━━━━━ Data excerpt
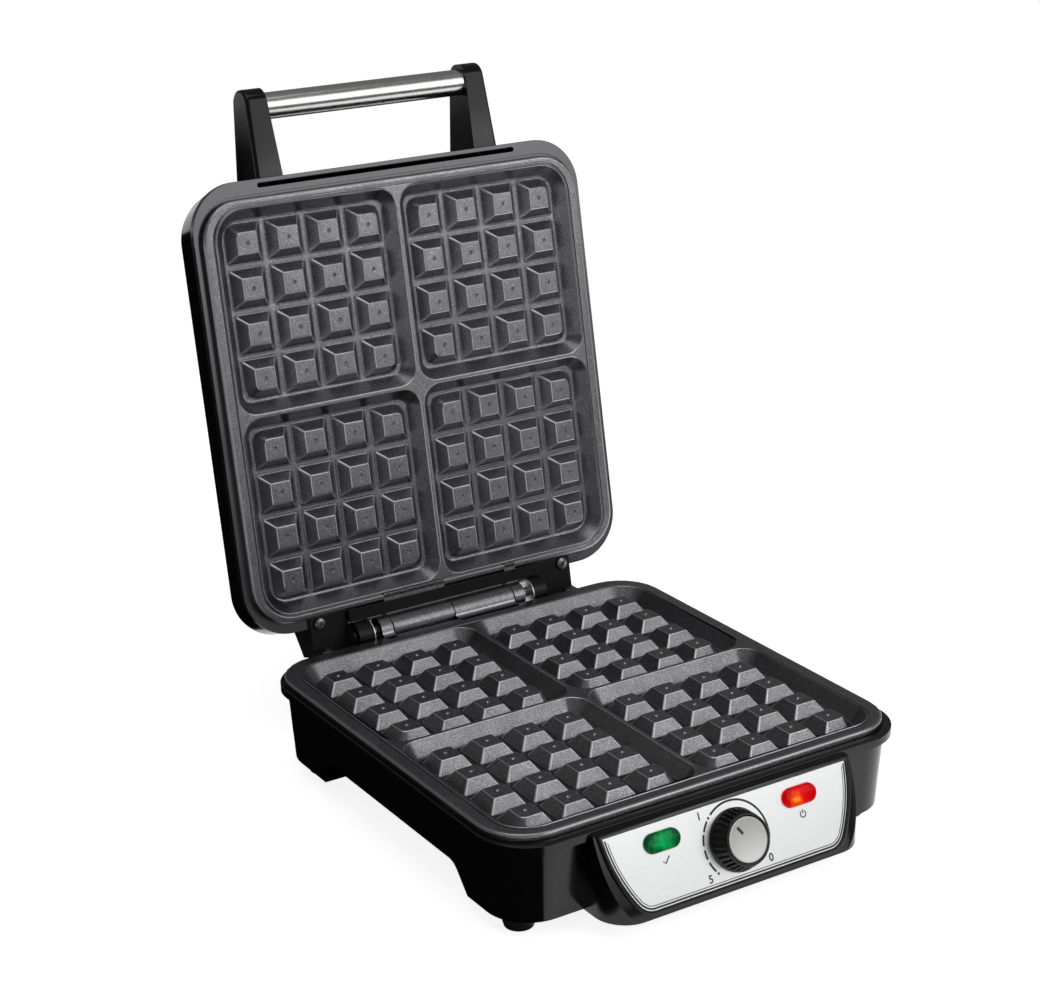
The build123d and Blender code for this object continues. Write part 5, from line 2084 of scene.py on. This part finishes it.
# %% Black cards
card_level = 0.4 * MM
card_material = new_material(
    "black_card", Base_Color=(0.01, 0.01, 0.01, 1), Roughness=0.9, Specular_IOR_Level=0.0
)[0]


def black_card(name, left, right, front, back):
    """A card on the floor, with its edges in metres from the middle of the floor."""
    mesh = bpy.data.meshes.new(name)
    corners = ((left, front), (right, front), (right, back), (left, back))
    mesh.from_pydata([(x, y, card_level) for x, y in corners], [], [(0, 1, 2, 3)])
    card = link(name, mesh, card_material)
    card.visible_camera = False
    card.visible_diffuse = False
    card.visible_shadow = False
    card.visible_transmission = False
    print(name, "covers", round((right - left) * (back - front), 2), "square metres")


black_card("left_card", -1.5, -0.1, -0.35, 2.6)
black_card("back_card", -0.1, 1.8, 0.3, 2.6)
black_card("front_card", 0.0, 2.6, -3.4, -0.45)

# %% [markdown]
# ## Studio light
# Satin metal shows the shape of its lamps, so each softbox stands where one set of faces mirrors
# it: a high one on the right for the fronts of the pegs, a low one for the upright plate and the
# panel, and a wide weak one overhead for everything else. One bright sky would be quicker to set,
# but it lights all faces alike and the pegs would look flat. What lies behind the appliance stays
# dark, and that keeps the tops and the left sides dark.

# %% World and softboxes
world = bpy.data.worlds.new("studio_world")
bpy.context.scene.world = world
world.use_nodes = True
world.node_tree.nodes["Background"].inputs["Color"].default_value = (1, 1, 1, 1)
world.node_tree.nodes["Background"].inputs["Strength"].default_value = 0.16
lamp_aim = Vector((0, 0, 0.12))


def softbox(name, direction, distance, size, radiance):
    """A rectangular lamp that shines at the middle of the object from a direction."""
    data = bpy.data.lights.new(name, "AREA")
    data.shape = "RECTANGLE"
    data.size, data.size_y = size
    data.energy = radiance * size[0] * size[1] * pi
    lamp = bpy.data.objects.new(name, data)
    lamp.location = lamp_aim + Vector(direction).normalized() * distance
    lamp.rotation_euler = (lamp_aim - lamp.location).to_track_quat("-Z", "Y").to_euler()
    lamp.visible_camera = False
    bpy.context.scene.collection.objects.link(lamp)


softbox("key_softbox", (0.504, -0.66, 0.54), 1.6, (1.0, 0.8), 1.6)
softbox("low_softbox", (0.504, -0.865, 0.27), 1.7, (1.0, 0.4), 2.0)
softbox("top_softbox", (-0.1, -0.1, 1.0), 1.5, (1.2, 1.0), 1.2)
print("lamps:", len(bpy.data.lights))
━━━━━━━━━━
→ **Objective**
Output the listing above exactly as it appears.

→ **Response for this exercise**
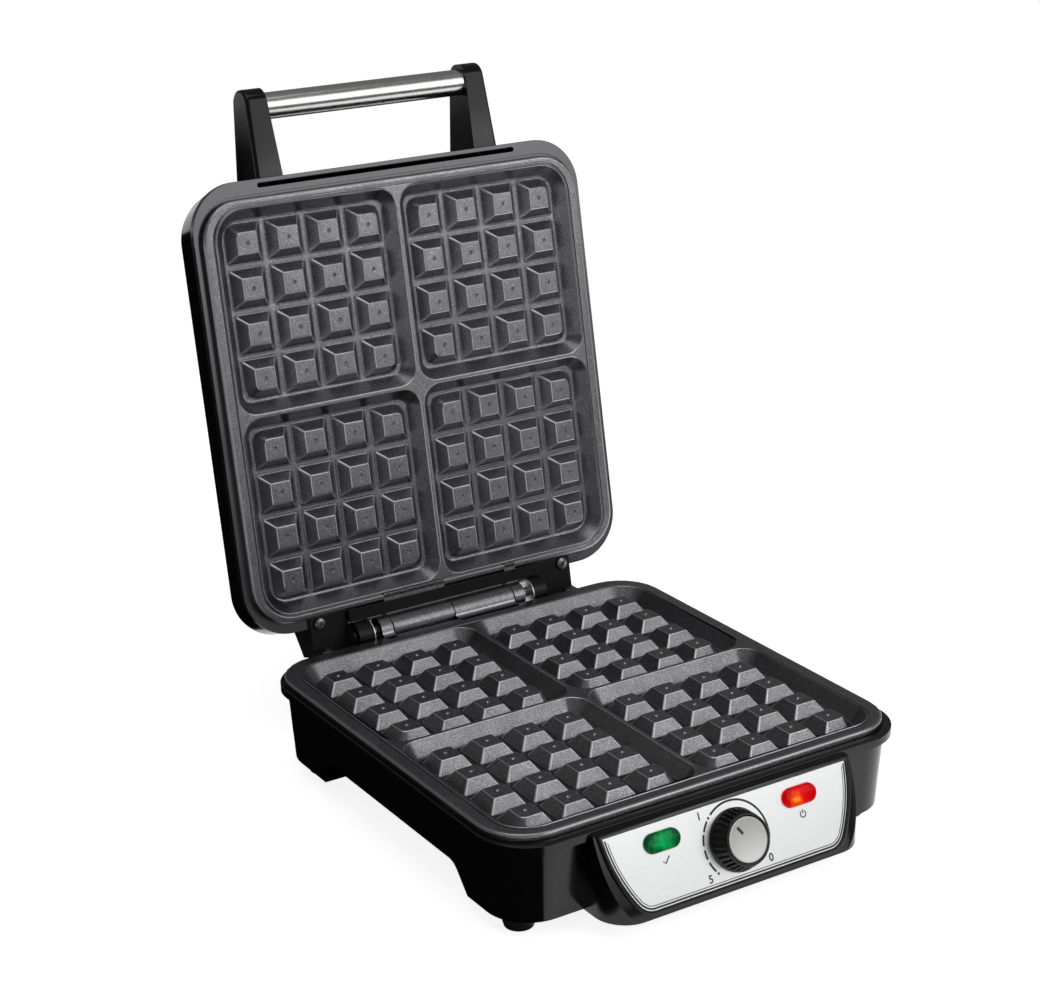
The build123d and Blender code for this object continues. Write part 5, from line 2084 of scene.py on. This part finishes it.
# %% Black cards
card_level = 0.4 * MM
card_material = new_material(
    "black_card", Base_Color=(0.01, 0.01, 0.01, 1), Roughness=0.9, Specular_IOR_Level=0.0
)[0]


def black_card(name, left, right, front, back):
    """A card on the floor, with its edges in metres from the middle of the floor."""
    mesh = bpy.data.meshes.new(name)
    corners = ((left, front), (right, front), (right, back), (left, back))
    mesh.from_pydata([(x, y, card_level) for x, y in corners], [], [(0, 1, 2, 3)])
    card = link(name, mesh, card_material)
    card.visible_camera = False
    card.visible_diffuse = False
    card.visible_shadow = False
    card.visible_transmission = False
    print(name, "covers", round((right - left) * (back - front), 2), "square metres")


black_card("left_card", -1.5, -0.1, -0.35, 2.6)
black_card("back_card", -0.1, 1.8, 0.3, 2.6)
black_card("front_card", 0.0, 2.6, -3.4, -0.45)

# %% [markdown]
# ## Studio light
# Satin metal shows the shape of its lamps, so each softbox stands where one set of faces mirrors
# it: a high one on the right for the fronts of the pegs, a low one for the upright plate and the
# panel, and a wide weak one overhead for everything else. One bright sky would be quicker to set,
# but it lights all faces alike and the pegs would look flat. What lies behind the appliance stays
# dark, and that keeps the tops and the left sides dark.

# %% World and softboxes
world = bpy.data.worlds.new("studio_world")
bpy.context.scene.world = world
world.use_nodes = True
world.node_tree.nodes["Background"].inputs["Color"].default_value = (1, 1, 1, 1)
world.node_tree.nodes["Background"].inputs["Strength"].default_value = 0.16
lamp_aim = Vector((0, 0, 0.12))


def softbox(name, direction, distance, size, radiance):
    """A rectangular lamp that shines at the middle of the object from a direction."""
    data = bpy.data.lights.new(name, "AREA")
    data.shape = "RECTANGLE"
    data.size, data.size_y = size
    data.energy = radiance * size[0] * size[1] * pi
    lamp = bpy.data.objects.new(name, data)
    lamp.location = lamp_aim + Vector(direction).normalized() * distance
    lamp.rotation_euler = (lamp_aim - lamp.location).to_track_quat("-Z", "Y").to_euler()
    lamp.visible_camera = False
    bpy.context.scene.collection.objects.link(lamp)


softbox("key_softbox", (0.504, -0.66, 0.54), 1.6, (1.0, 0.8), 1.6)
softbox("low_softbox", (0.504, -0.865, 0.27), 1.7, (1.0, 0.4), 2.0)
softbox("top_softbox", (-0.1, -0.1, 1.0), 1.5, (1.2, 1.0), 1.2)
print("lamps:", len(bpy.data.lights))